Metadata-Version: 2.4
Name: pysquagg
Version: 1.0.0
Summary: A simple library for performing Square Root Decomposition and Aggregation
Project-URL: Source code, https://github.com/danielenricocahall/pysquagg
Author-email: Daniel Cahall <danielenricocahall@gmail.com>
License-File: LICENSE
Requires-Python: >=3.10
Description-Content-Type: text/markdown

# Overview
 This is `pysquagg`, a library containing a data structure intended for expediant computation of aggregations on a collection using Square Root Decomposition. The data structure is an extension of [Mo's Algorithm](https://www.geeksforgeeks.org/mos-algorithm-query-square-root-decomposition-set-1-introduction/).
 
# Motivation
The principles behind Mo's Algorithm is interesting and useful, but the implementation is a bit cumbersome. This library is intended to make it easier to use the algorithm in Python, plus introduce dynamic behavior, such that a collection can be modified after the data structure is created, and the corresponding blocks + aggregates are updated accordingly.

# Details
The list supplied is split into $\left\lfloor \frac{n}{\left\lfloor \sqrt{n} \right\rfloor} \right\rfloor$ blocks of size $\sqrt{n}$, and the aggregate (based on the supplied aggregation function) is computed for each block.

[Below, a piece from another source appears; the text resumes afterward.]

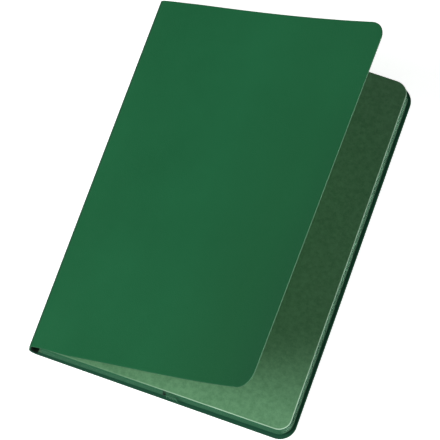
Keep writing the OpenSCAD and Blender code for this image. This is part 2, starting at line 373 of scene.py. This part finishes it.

When the`PySquagg` object is queried with a valid start and end index:
- Pre-computed aggregations for all blocks that are entirely within the range are collected
- Elements not fully contained within a block are iterated over and the aggregation function is applied to them
- The pre-computed aggregations and newly computed aggregations are combined and returned

The end result is a `query` method that is O($\sqrt{n}$), compared to O(n) for a naive implementation.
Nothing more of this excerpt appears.